Splash Water Bottles in the Nether (Bedrock Only)

Water doesn’t work in the Nether — it evaporates on placement. But splash water bottles are treated differently on Bedrock Edition. Throw one at your feet while on fire and it extinguishes the flames instantly. This doesn’t work on Java Edition, where the same mechanic is unavailable. On Bedrock, it’s a cheap backup to Fire Resistance potions for players who got caught in lava without preparation.

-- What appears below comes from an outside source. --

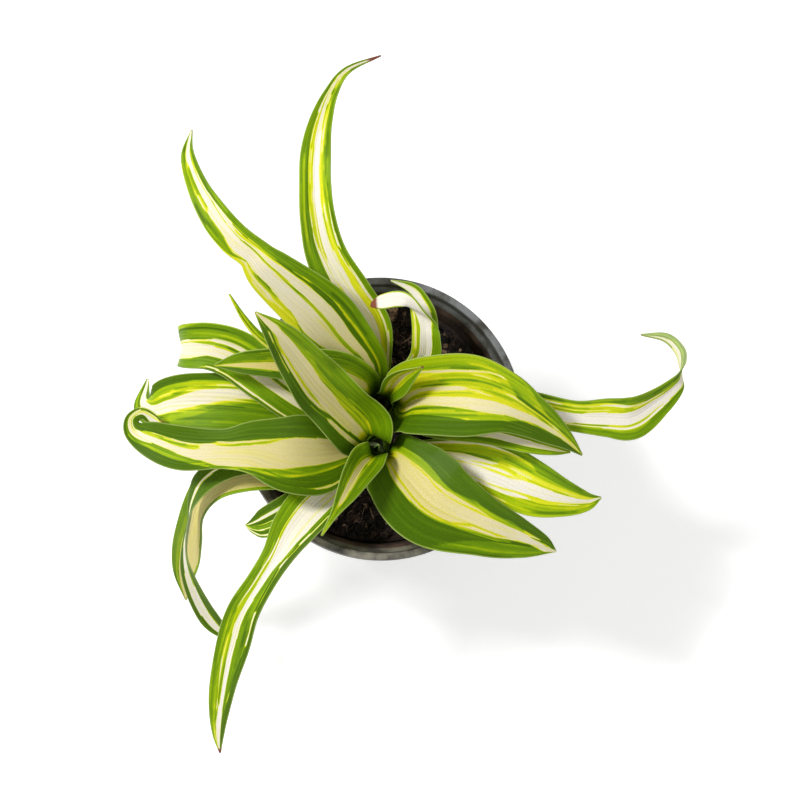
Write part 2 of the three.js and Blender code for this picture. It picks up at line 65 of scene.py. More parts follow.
sideways = -math.sin(LEAN) / math.sqrt(2)
toward_eye = Vector((sideways, sideways, math.cos(LEAN)))
view_right = (Vector((1, 0, 0)) - toward_eye * toward_eye.x).normalized()
view_up = toward_eye.cross(view_right)
offset = RIM_OFFSET_PIXELS / PIXELS_PER_MM * MM


def linked(name, data):
    """A new object for a mesh, a lamp or a camera, put in the scene."""
    made = bpy.data.objects.new(name, data)
    bpy.context.collection.objects.link(made)
    return made


camera_data = bpy.data.cameras.new("camera")
camera_data.sensor_width = 36
camera_data.lens = camera_data.sensor_width * EYE_DISTANCE / MM * PIXELS_PER_MM / FRAME_PIXELS
camera = linked("camera", camera_data)
place = Vector((0, 0, RIM_HEIGHT)) + toward_eye * EYE_DISTANCE + (view_right + view_up) * offset
turn = Matrix((view_right, view_up, toward_eye)).transposed()
camera.matrix_world = Matrix.Translation(place) @ turn.to_4x4()
bpy.context.scene.camera = camera
print("lens", round(camera_data.lens, 1), "mm")

# %% [markdown]
# ## Adding nodes
#
# Every material and every Geometry Nodes tree below is a set of nodes joined by links. This helper
# adds a node, and fills each of its sockets with a value or joins it to another node's output. The
# few kinds of node that come again and again each have a short name of their own.


# %% A tree of nodes
class Tree:
    """Adds nodes to a node tree and joins them."""

    def __init__(self, tree):
        self.tree = tree

    def add(self, kind, sockets=None, **settings):
        node = self.tree.nodes.new(kind)
        for name, value in settings.items():
            setattr(node, name, value)
        self.fit(node, sockets or {})
        return node

    def fit(self, node, sockets):
        for name, value in sockets.items():
            self.fill(node.inputs[name], value)

    def fill(self, socket, value):
        if isinstance(value, bpy.types.NodeSocket):
            self.tree.links.new(value, socket)
        else:
            socket.default_value = value

    def math(self, operation, a, b=0.0, c=0.0, clamp=False):
        sockets = {0: a, 1: b, 2: c}
        return self.add("ShaderNodeMath", sockets, operation=operation, use_clamp=clamp).outputs[0]

    def vector(self, operation, a, b=(0, 0, 0)):
        return self.add("ShaderNodeVectorMath", {0: a, 1: b}, operation=operation).outputs[0]

    def radius(self, place):
        """How far a place is from the upright axis."""
        flat = self.vector("MULTIPLY", place, (1, 1, 0))
        return self.add("ShaderNodeVectorMath", {0: flat}, operation="LENGTH").outputs["Value"]

    def step(self, value, low, high):
        """0 below low, 1 above high, and smooth between."""
        sockets = {"Value": value, "From Min": low, "From Max": high}
        return self.add("ShaderNodeMapRange", sockets, interpolation_type="SMOOTHSTEP").outputs[0]

    def mix(self, factor, a, b, blend="MIX"):
        sockets = {0: factor, 6: a, 7: b}
        return self.add("ShaderNodeMix", sockets, data_type="RGBA", blend_type=blend).outputs[2]

    def noise(self, vector, scale, detail=2.0, roughness=0.5):
        sockets = {"Vector": vector, "Scale": scale, "Detail": detail, "Roughness": roughness}
        return self.add("ShaderNodeTexNoise", sockets).outputs[0]

    def ramp(self, factor, stops):
        """A colour ramp through (position, colour) stops."""
        node = self.add("ShaderNodeValToRGB", {"Fac": factor})
        points = node.color_ramp.elements
        while len(points) < len(stops):
            points.new(0.5)
        for point, (position, _) in zip(points, stops):
            point.position = position
        for point, (_, colour) in zip(points, stops):
            point.color = colour
        return node.outputs["Color"]

    def bump(self, height, millimetres, strength=1.0):
        sockets = {"Height": height, "Distance": millimetres * MM, "Strength": strength}
        return self.add("ShaderNodeBump", sockets).outputs["Normal"]

    def place(self):
        """Where a point is on its piece, in the piece's own coordinates."""
        return self.add("ShaderNodeTexCoord").outputs["Object"]

    def attribute(self, name, output="Fac"):
        return self.add("ShaderNodeAttribute", attribute_name=name).outputs[output]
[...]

Naming Boats With Anvils (Bedrock Only)

On Bedrock Edition, anvils accept boats as input — so you can name them the same way you’d name a weapon or tool. Place the boat in the first anvil slot, type a name, spend the experience levels. The named boat displays its title when you look at it, same as a named mob. Not mechanically significant, but if you’re building a harbor or a roleplay server, it’s a cleaner detail than most players realize exists. This feature does not exist in Java Edition as of 1.21.

Minecraft’s depth is genuinely strange — some of these mechanics have been in the game since before 1.0, and the community is still cataloguing edge cases. The rail mob trap, the fog time-reading trick, the crop adjacency bonus: none of these are documented in any official tooltip. They exist because someone tested a hypothesis and shared it. The game rewards that curiosity every time.